What problem does it solve? In many AI workflows, data ingestion begins with heterogeneous sources: a PDF research paper, a Word report, a YouTube transcript, or a spreadsheet of metrics. Converting each format manually is tedious and error‑prone, especially when non‑ASCII characters are involved. The Markdownify MCP Server automates this step, providing a single, consistent API that accepts any supported file or URL and returns a Markdown representation. Developers can therefore focus on higher‑level logic—prompt crafting, knowledge extraction, or content synthesis—without wrestling with file parsing libraries.

Key features are tailored for real‑world use cases:

Full UTF‑8 support guarantees that Chinese, Japanese, Korean, and other multilingual content is rendered correctly.
Batch processing lets a client submit multiple files in one request, ideal for large research datasets.
YouTube transcript extraction pulls captions directly from video URLs, enabling AI to analyze spoken content.
Metadata preservation retains titles, authors, and timestamps from PDFs or Office documents, giving the assistant context that would otherwise be lost.
Robust error handling supplies clear, bilingual messages and graceful fallbacks when a conversion fails.

Typical scenarios include:

A content‑curation bot that scrapes web pages, converts them to Markdown, and feeds the text into a summarization model.
An academic research assistant that ingests PDF papers and converts them to Markdown for easier citation extraction.
A multilingual knowledge base that pulls documents from various formats and normalizes them into a single, searchable format for an AI FAQ system.

Integration is straightforward within MCP‑enabled pipelines. A client can send a request with the file path or URL, receive the Markdown payload, and then hand it to downstream tools such as language models, search indexes, or visualization services. Because the server is written in Node.js with Python back‑ends for heavy parsing, it scales horizontally and can be deployed behind a reverse proxy or as part of a serverless architecture.

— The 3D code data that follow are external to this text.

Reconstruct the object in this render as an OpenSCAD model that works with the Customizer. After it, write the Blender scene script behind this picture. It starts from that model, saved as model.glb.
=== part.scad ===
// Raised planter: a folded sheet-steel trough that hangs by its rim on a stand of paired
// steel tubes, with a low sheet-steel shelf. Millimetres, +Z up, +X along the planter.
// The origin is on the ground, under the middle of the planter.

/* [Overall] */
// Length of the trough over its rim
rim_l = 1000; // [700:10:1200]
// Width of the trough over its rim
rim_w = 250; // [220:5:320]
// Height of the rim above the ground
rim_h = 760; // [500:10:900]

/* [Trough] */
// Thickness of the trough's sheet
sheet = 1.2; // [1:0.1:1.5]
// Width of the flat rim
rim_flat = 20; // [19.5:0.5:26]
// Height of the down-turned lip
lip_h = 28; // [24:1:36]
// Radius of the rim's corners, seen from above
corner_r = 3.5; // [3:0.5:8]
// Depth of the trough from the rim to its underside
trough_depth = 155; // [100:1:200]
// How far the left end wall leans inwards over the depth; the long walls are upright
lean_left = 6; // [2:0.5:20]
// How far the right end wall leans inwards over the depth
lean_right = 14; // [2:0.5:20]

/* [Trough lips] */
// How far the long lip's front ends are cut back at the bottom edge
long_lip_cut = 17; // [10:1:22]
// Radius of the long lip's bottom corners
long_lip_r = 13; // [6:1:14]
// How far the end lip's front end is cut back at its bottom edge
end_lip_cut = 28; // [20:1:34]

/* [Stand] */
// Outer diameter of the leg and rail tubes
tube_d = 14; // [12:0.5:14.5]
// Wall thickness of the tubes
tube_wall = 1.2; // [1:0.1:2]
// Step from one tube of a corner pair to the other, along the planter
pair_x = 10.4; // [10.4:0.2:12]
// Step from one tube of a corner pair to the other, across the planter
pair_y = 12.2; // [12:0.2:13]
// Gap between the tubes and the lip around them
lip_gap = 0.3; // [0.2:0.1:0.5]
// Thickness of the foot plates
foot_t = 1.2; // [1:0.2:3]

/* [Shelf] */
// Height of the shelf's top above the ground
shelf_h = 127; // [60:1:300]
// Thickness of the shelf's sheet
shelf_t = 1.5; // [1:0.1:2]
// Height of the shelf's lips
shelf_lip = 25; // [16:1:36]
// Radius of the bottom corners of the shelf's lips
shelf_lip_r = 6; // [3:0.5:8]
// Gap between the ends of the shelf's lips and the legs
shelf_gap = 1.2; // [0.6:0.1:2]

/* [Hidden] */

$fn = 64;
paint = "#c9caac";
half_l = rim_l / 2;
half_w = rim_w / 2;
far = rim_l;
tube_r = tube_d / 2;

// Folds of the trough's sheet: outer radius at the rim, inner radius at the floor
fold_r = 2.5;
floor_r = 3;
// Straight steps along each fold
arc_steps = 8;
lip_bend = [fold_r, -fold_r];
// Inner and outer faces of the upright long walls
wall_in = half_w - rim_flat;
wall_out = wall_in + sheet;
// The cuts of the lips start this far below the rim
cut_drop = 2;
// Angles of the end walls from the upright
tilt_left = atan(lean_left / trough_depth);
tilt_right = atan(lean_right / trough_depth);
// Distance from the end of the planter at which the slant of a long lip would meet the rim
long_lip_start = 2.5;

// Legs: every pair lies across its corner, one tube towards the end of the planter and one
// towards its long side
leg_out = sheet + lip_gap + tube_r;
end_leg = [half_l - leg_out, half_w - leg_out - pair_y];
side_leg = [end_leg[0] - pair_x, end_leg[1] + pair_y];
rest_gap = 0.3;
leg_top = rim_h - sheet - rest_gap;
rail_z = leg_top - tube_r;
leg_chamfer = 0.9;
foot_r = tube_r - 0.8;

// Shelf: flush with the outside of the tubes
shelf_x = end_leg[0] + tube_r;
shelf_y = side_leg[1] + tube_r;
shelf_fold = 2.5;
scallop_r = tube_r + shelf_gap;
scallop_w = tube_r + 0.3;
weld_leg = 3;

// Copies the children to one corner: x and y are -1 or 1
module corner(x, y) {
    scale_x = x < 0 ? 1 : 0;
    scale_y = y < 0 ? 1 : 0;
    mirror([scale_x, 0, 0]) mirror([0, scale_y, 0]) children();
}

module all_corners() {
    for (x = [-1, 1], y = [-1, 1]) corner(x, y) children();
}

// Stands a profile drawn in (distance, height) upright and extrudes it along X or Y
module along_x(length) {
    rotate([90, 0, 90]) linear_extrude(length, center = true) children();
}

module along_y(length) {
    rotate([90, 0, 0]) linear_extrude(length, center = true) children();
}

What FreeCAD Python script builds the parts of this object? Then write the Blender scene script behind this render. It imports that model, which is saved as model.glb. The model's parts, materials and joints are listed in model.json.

Unique advantages stem from its dual‑language documentation and environment‑specific configuration. Developers working in Windows environments can easily enable UTF‑8 without resorting to complex build scripts, while the clear logging and debugging options simplify maintenance. By consolidating a wide array of converters into one MCP endpoint, the Markdownify server reduces infrastructure complexity and accelerates time‑to‑value for AI‑driven content workflows.